--- Your task ---
Report the count of lines that carry the string "part", and add nothing.

— Start of Collected data —

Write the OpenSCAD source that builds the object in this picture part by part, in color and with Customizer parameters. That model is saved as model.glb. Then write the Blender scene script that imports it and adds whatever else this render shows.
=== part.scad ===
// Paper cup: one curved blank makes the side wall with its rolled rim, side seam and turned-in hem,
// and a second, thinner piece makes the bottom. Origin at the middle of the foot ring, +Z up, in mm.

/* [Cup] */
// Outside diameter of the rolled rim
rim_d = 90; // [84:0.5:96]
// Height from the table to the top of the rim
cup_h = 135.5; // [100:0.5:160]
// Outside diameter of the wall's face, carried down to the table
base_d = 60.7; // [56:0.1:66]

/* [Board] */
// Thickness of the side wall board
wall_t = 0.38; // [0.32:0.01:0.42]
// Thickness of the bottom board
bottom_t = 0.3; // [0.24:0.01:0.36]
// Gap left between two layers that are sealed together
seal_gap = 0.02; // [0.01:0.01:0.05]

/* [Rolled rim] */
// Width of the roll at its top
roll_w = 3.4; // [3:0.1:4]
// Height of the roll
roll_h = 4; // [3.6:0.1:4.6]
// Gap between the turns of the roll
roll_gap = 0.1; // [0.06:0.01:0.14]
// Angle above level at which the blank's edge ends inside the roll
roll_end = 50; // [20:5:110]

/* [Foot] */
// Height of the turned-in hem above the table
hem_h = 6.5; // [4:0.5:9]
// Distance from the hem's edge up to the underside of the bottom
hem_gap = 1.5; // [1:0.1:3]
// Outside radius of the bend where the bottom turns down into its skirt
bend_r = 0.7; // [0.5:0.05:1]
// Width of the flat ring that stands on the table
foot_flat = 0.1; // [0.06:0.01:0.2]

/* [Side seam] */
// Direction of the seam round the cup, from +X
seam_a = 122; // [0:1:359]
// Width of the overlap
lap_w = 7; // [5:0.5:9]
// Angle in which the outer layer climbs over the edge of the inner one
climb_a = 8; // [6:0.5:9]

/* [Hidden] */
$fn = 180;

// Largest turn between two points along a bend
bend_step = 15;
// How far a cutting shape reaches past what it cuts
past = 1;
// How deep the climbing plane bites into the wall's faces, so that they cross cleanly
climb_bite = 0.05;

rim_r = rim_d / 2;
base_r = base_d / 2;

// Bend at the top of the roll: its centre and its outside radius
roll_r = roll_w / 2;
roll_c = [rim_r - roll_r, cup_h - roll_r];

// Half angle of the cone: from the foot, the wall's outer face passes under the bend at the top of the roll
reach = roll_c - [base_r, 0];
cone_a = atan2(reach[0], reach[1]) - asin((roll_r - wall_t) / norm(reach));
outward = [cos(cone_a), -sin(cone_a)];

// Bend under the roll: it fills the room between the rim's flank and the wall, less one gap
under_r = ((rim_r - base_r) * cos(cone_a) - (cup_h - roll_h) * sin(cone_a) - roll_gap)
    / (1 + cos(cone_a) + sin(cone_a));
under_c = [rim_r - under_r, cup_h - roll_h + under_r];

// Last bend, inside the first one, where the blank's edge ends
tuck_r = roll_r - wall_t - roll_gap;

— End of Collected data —

--- Response to this exercise ---
2